[WHAT THE TASK ASKS]
Set out every line bearing the string "joints".

[DATA EXTRACT]
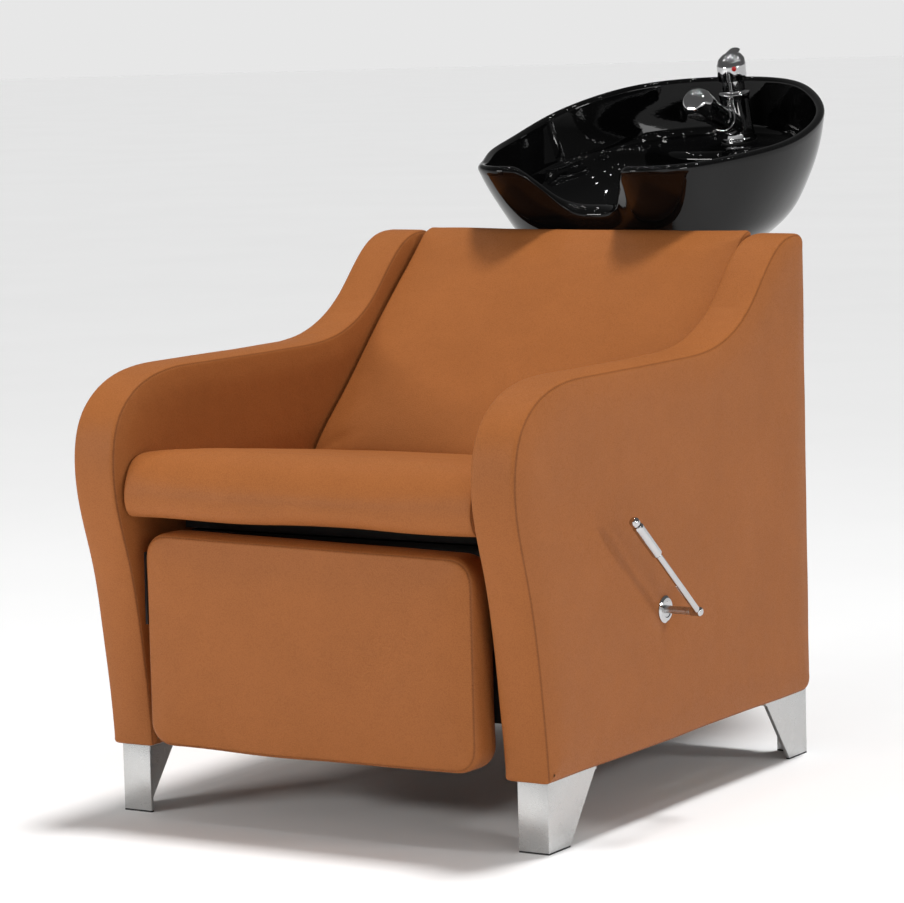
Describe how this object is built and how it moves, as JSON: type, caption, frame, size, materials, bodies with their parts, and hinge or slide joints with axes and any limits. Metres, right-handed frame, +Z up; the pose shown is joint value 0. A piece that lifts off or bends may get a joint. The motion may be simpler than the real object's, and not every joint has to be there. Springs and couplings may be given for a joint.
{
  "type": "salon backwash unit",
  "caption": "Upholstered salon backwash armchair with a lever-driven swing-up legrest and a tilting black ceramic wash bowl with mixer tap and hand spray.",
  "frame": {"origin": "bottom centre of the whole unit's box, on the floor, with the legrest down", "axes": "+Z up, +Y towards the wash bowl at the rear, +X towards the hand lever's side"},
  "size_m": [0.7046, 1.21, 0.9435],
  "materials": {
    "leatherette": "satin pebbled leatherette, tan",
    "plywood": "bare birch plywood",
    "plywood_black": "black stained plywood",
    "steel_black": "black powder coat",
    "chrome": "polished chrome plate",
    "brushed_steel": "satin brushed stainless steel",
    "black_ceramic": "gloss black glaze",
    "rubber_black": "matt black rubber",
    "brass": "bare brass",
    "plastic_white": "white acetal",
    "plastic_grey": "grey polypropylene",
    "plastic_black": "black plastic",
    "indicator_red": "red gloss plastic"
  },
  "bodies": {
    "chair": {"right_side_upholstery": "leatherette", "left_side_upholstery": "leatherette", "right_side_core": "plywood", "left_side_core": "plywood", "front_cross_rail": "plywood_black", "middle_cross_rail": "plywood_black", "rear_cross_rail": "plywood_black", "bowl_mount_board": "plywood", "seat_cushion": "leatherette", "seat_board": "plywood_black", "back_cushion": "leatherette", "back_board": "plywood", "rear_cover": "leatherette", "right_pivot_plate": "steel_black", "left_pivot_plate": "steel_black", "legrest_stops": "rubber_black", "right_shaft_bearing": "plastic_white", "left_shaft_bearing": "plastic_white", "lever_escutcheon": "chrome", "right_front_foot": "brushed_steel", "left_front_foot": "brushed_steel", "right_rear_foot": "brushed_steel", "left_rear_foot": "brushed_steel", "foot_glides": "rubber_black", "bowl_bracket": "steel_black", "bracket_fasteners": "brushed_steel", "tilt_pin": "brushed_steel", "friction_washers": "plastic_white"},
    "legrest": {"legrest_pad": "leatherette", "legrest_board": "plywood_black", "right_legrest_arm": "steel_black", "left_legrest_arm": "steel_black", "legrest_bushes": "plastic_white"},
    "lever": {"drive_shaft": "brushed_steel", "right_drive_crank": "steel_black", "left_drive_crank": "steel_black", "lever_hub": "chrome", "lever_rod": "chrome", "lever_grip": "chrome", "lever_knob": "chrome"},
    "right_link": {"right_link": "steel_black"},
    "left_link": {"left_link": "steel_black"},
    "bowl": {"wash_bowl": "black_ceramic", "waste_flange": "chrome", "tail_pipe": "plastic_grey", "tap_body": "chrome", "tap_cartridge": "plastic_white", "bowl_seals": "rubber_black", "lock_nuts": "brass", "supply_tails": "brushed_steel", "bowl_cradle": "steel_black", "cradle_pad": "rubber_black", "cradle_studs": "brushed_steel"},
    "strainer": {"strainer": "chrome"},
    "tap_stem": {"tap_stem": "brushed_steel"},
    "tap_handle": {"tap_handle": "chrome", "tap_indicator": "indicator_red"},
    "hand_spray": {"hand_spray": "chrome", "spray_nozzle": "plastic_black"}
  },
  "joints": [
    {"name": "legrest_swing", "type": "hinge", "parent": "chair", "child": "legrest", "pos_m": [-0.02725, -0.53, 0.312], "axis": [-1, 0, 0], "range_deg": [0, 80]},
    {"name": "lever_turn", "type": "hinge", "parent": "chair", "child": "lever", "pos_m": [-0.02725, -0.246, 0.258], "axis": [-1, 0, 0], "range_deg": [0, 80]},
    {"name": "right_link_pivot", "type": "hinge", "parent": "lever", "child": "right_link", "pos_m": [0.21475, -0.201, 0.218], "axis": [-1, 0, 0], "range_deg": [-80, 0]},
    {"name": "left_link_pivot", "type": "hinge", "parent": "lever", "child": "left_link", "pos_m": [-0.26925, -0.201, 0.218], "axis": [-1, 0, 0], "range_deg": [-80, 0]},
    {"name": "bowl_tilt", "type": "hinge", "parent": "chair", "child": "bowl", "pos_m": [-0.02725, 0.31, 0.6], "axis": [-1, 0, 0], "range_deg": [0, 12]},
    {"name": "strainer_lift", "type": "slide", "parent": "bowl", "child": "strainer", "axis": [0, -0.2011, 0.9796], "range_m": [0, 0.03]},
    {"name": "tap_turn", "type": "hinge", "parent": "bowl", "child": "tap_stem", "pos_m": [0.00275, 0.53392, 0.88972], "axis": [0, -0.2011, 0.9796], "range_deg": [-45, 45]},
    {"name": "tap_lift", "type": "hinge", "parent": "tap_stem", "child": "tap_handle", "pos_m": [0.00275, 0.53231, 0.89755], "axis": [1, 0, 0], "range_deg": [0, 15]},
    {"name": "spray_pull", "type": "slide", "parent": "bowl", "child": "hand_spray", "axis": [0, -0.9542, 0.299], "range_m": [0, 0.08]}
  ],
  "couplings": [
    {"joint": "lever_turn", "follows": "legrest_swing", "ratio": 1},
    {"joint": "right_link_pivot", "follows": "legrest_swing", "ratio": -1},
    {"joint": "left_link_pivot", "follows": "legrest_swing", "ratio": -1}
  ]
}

[RESPONSE TO THIS EXERCISE]
Describe how this object is built and how it moves, as JSON: type, caption, frame, size, materials, bodies with their parts, and hinge or slide joints with axes and any limits. Metres, right-handed frame, +Z up; the pose shown is joint value 0. A piece that lifts off or bends may get a joint. The motion may be simpler than the real object's, and not every joint has to be there. Springs and couplings may be given for a joint.
  "joints": [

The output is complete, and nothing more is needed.